For the experts, this season is the culmination of years of warnings about forests thick with brush and other debris, about the dangers of building more and more homes farther into the woods, and about what can happen when drought is thrown into the mix.
For those the flames threaten, it is simply their worst nightmare come true.
Early warnings
The fire season started months early because of a long drought. In early spring, with moisture levels in trees, grasses and brush at record lows, analysts already were warning that this could be one of the most dangerous fire seasons on record.
By May, 2,744 wildfires had scorched more than 100,000 acres in the West and Alaska. Over the past two months, that has grown to 9,700 fires across 1.8 million acres.
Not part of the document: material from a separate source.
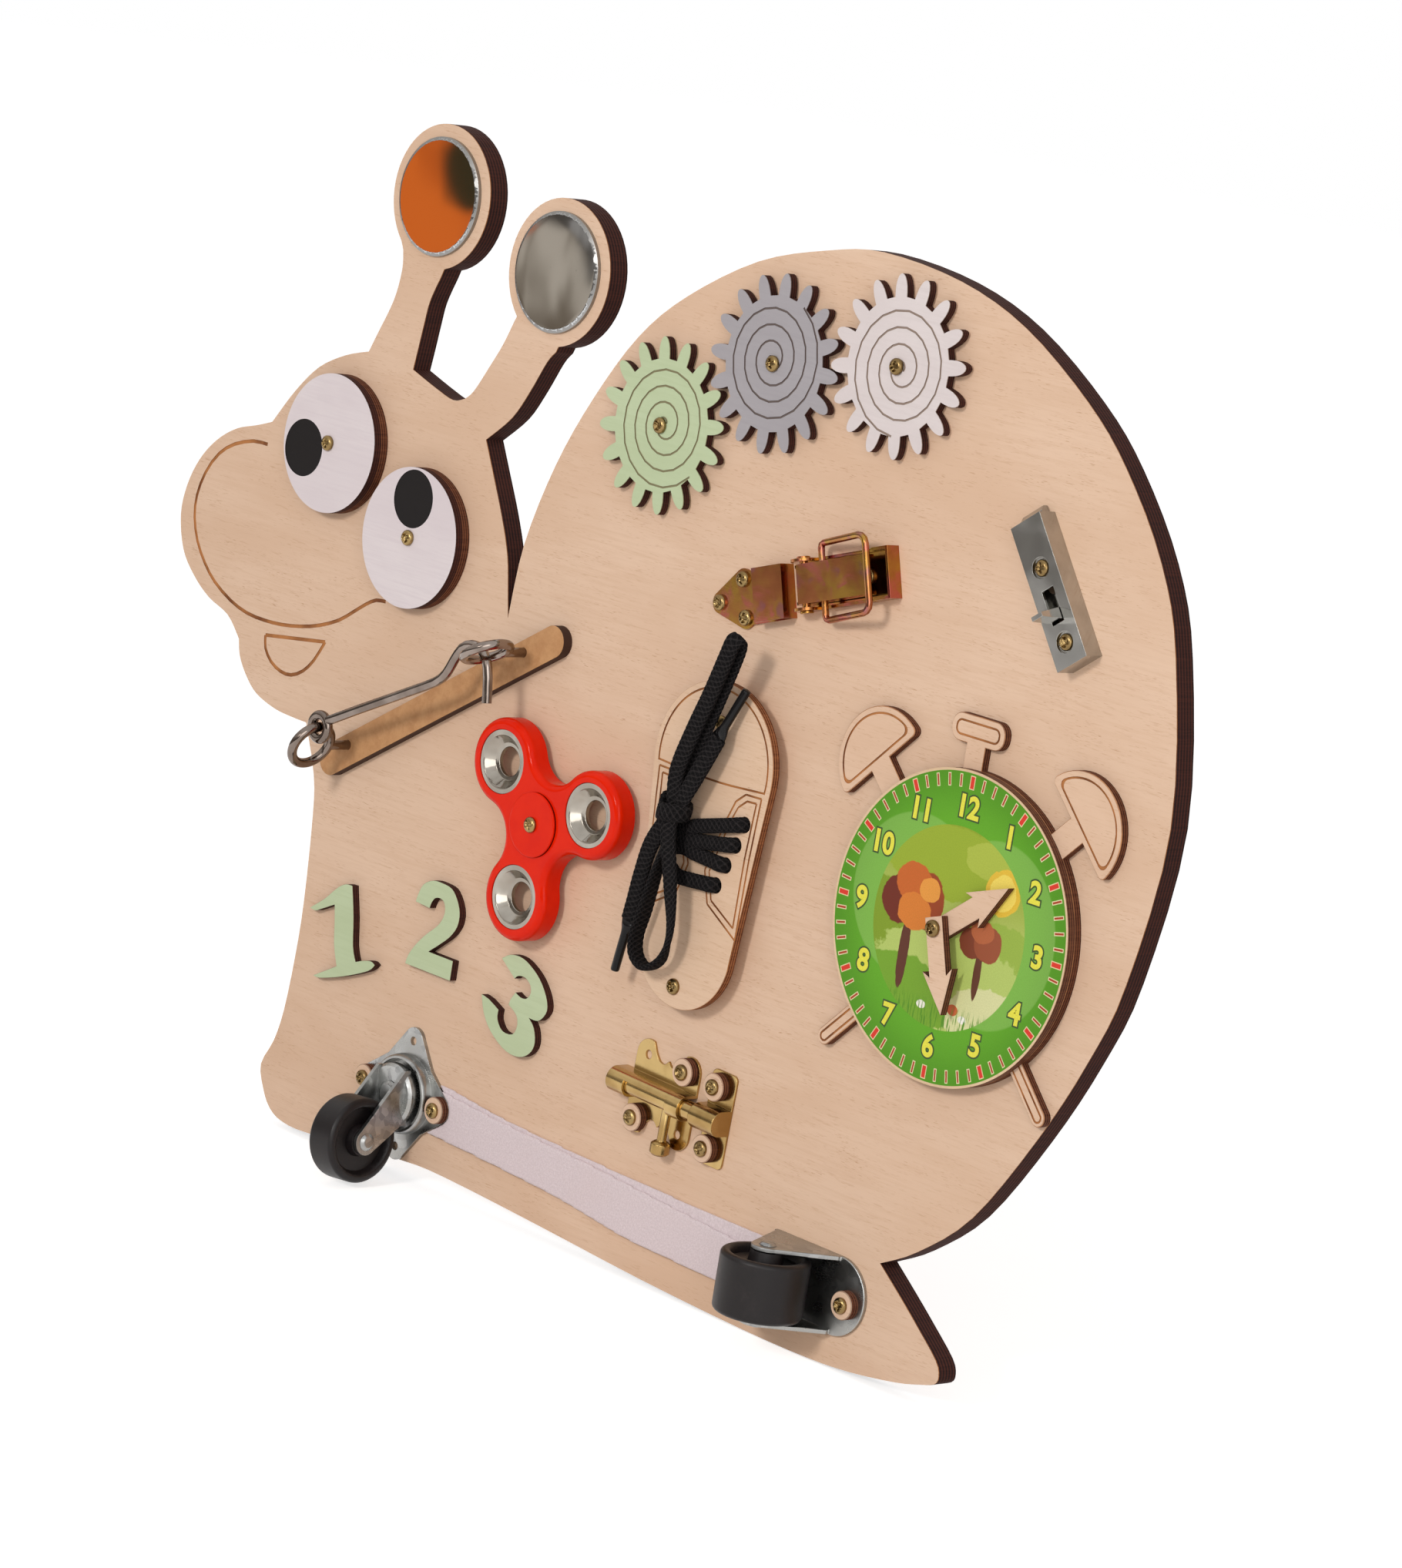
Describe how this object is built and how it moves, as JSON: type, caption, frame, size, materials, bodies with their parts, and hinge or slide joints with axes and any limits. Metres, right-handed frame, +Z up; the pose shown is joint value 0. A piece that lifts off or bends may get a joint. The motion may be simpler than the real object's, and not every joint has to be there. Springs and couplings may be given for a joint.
{
  "type": "busy board",
  "caption": "Snail-shaped plywood busy board with turning eyes and gears, clock hands, spinner, laced shoe, hook, latch, bolts and two small casters.",
  "frame": {"origin": "middle of the board's back face, in the plane of that face", "axes": "+Y out of the back face, so the toys face -Y; +Z up the board, +X from the head towards the shell"},
  "size_m": [0.4839, 0.0463, 0.3604],
  "materials": {
    "birch_ply": "natural birch plywood, laser cut",
    "stained_bar": "tan fibreboard",
    "green_ply": "pale green paint on plywood",
    "grey_ply": "grey paint on plywood",
    "white_ply": "off-white paint on plywood",
    "dial_print": "printed plywood",
    "acrylic_mirror": "mirror acrylic",
    "red_plastic": "gloss",
    "cast_zinc": "turned",
    "bearing_steel": "ground",
    "nickel": "nickel plated",
    "yellow_zinc": "iridescent yellow zinc",
    "bright_zinc": "bright zinc",
    "brass": "brassed steel",
    "screw_zinc": "yellow zinc screw",
    "black_wheel": "hard black plastic",
    "black_lace": "flat braid",
    "black_aglet": "shrunk film",
    "tape_cloth": "woven nylon"
  },
  "bodies": {
    "board": {"board": "birch_ply", "mirror_left": "acrylic_mirror", "mirror_right": "acrylic_mirror", "gear_washers": "bright_zinc", "hook_bar": "stained_bar", "screw_eye_left": "nickel", "screw_eye_right": "nickel", "bearing_inner": "bearing_steel", "spinner_cap": "red_plastic", "spinner_spacer": "bearing_steel", "shoe_plate": "birch_ply", "shoe_spacers": "birch_ply", "lace_crossings": "black_lace", "lace_knot": "black_lace", "lace_upper": "black_lace", "lace_lower": "black_lace", "lace_aglets": "black_aglet", "digit_one": "green_ply", "digit_two": "green_ply", "digit_three": "green_ply", "clock_plate": "birch_ply", "clock_dial": "dial_print", "latch_base": "yellow_zinc", "latch_pin": "yellow_zinc", "latch_strike": "yellow_zinc", "catch_housing": "bright_zinc", "catch_spring": "bearing_steel", "bolt_plate": "brass", "bolt_keeper": "brass", "pivot_screws": "screw_zinc", "fixing_screws": "screw_zinc", "plywood_washers": "birch_ply", "swivel_plate": "bright_zinc", "fixed_bracket": "bright_zinc", "fixed_axle": "bright_zinc", "loop_tape": "tape_cloth", "hook_tape": "tape_cloth"},
    "eye_left": {"eye_left": "white_ply", "eye_left_backing": "birch_ply"},
    "eye_right": {"eye_right": "white_ply", "eye_right_backing": "birch_ply"},
    "gear_green": {"gear_green": "green_ply"},
    "gear_grey": {"gear_grey": "grey_ply"},
    "gear_white": {"gear_white": "white_ply"},
    "cabin_hook": {"cabin_hook": "nickel"},
    "spinner": {"spinner_body": "red_plastic", "spinner_weights": "cast_zinc", "bearing_outer": "bearing_steel", "bearing_balls": "bearing_steel"},
    "minute_hand": {"minute_hand": "birch_ply"},
    "hour_hand": {"hour_hand": "birch_ply"},
    "latch_lever": {"latch_lever": "yellow_zinc"},
    "latch_bail": {"latch_bail": "yellow_zinc"},
    "catch_bolt": {"catch_bolt": "bright_zinc"},
    "bolt_rod": {"bolt_rod": "brass"},
    "bolt_knob": {"bolt_knob": "brass"},
    "swivel_fork": {"swivel_fork": "bright_zinc", "swivel_axle": "bright_zinc"},
    "swivel_wheel": {"swivel_wheel": "black_wheel"},
    "fixed_wheel": {"fixed_wheel": "black_wheel"}
  },
  "joints": [
    {"name": "eye_left_turn", "type": "hinge", "parent": "board", "child": "eye_left", "pos_m": [-0.1597, -0.011, 0.0615], "axis": [0, -1, 0], "continuous": true},
    {"name": "eye_right_turn", "type": "hinge", "parent": "board", "child": "eye_right", "pos_m": [-0.1108, -0.011, 0.0377], "axis": [0, -1, 0], "continuous": true},
    {"name": "gear_grey_turn", "type": "hinge", "parent": "board", "child": "gear_grey", "pos_m": [0.048, -0.01, 0.127], "axis": [0, -1, 0], "continuous": true},
    {"name": "gear_green_turn", "type": "hinge", "parent": "board", "child": "gear_green", "pos_m": [0.00112, -0.01, 0.09805], "axis": [0, -1, 0], "continuous": true},
    {"name": "gear_white_turn", "type": "hinge", "parent": "board", "child": "gear_white", "pos_m": [0.10239, -0.01, 0.13581], "axis": [0, -1, 0], "continuous": true},
    {"name": "cabin_hook_lift", "type": "hinge", "parent": "board", "child": "cabin_hook", "pos_m": [-0.12566, -0.0285, -0.03246], "axis": [0, -1, 0], "range_deg": [0, 180]},
    {"name": "spinner_spin", "type": "hinge", "parent": "board", "child": "spinner", "pos_m": [-0.0224, -0.0145, -0.0424], "axis": [0, -1, 0], "continuous": true},
    {"name": "minute_hand_turn", "type": "hinge", "parent": "board", "child": "minute_hand", "pos_m": [0.165, -0.0157, -0.03], "axis": [0, -1, 0], "continuous": true},
    {"name": "hour_hand_turn", "type": "hinge", "parent": "board", "child": "hour_hand", "pos_m": [0.165, -0.019, -0.03], "axis": [0, -1, 0], "continuous": true},
    {"name": "latch_lever_lift", "type": "hinge", "parent": "board", "child": "latch_lever", "pos_m": [0.0787, -0.0126, 0.0608], "axis": [0.314, 0, -0.9494], "range_deg": [0, 100]},
    {"name": "latch_bail_swing", "type": "hinge", "parent": "latch_lever", "child": "latch_bail", "pos_m": [0.08696, -0.0131, 0.06353], "axis": [0.314, 0, -0.9494], "range_deg": [-8, 88]},
    {"name": "catch_bolt_slide", "type": "slide", "parent": "board", "child": "catch_bolt", "axis": [-0.5948, 0, 0.8039], "range_m": [0, 0.006]},
    {"name": "bolt_rod_slide", "type": "slide", "parent": "board", "child": "bolt_rod", "axis": [-0.9994, 0, 0.0349], "range_m": [0, 0.0095]},
    {"name": "bolt_knob_turn", "type": "hinge", "parent": "bolt_rod", "child": "bolt_knob", "pos_m": [0.0484, -0.0128, -0.1167], "axis": [-0.9994, 0, 0.0349], "range_deg": [0, 80]},
    {"name": "caster_swivel", "type": "hinge", "parent": "board", "child": "swivel_fork", "pos_m": [-0.0754, -0.014, -0.151], "axis": [0, -1, 0], "continuous": true},
    {"name": "swivel_wheel_roll", "type": "hinge", "parent": "swivel_fork", "child": "swivel_wheel", "pos_m": [-0.07414, -0.0315, -0.16545], "axis": [0.9962, 0, 0.0872], "continuous": true},
    {"name": "fixed_wheel_roll", "type": "hinge", "parent": "board", "child": "fixed_wheel", "pos_m": [0.1228, -0.0262, -0.1576], "axis": [0, 0, 1], "continuous": true}
  ],
  "couplings": [
    {"joint": "gear_green_turn", "follows": "gear_grey_turn", "ratio": -1},
    {"joint": "gear_white_turn", "follows": "gear_grey_turn", "ratio": -1}
  ]
}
Among the most damaging: a blaze southwest of Denver, which investigators say was set June 8 by a U.S. Forest Service employee. It has inflated to Colorado's largest wildfire ever, charring 137,000 acres and destroying 133 homes. It is just 69 percent contained.
And now the Arizona fire, which began as two side-by-side blazes that merged on Sunday. The colossal fire was still raging out of control on a destructive march toward Show Low, the commercial hub of a region that relies on recreation and tourism in its pine-blanketed mountains.
What usually douses the Southwest fire season is the summer monsoon, which generally develops the first week of July in New Mexico and Arizona. But while the monsoon should arrive on time, it is not expected to bring the widespread rains necessary to significantly reduce the fire risk, said Tom Wordell, a fire analyst at the Idaho center.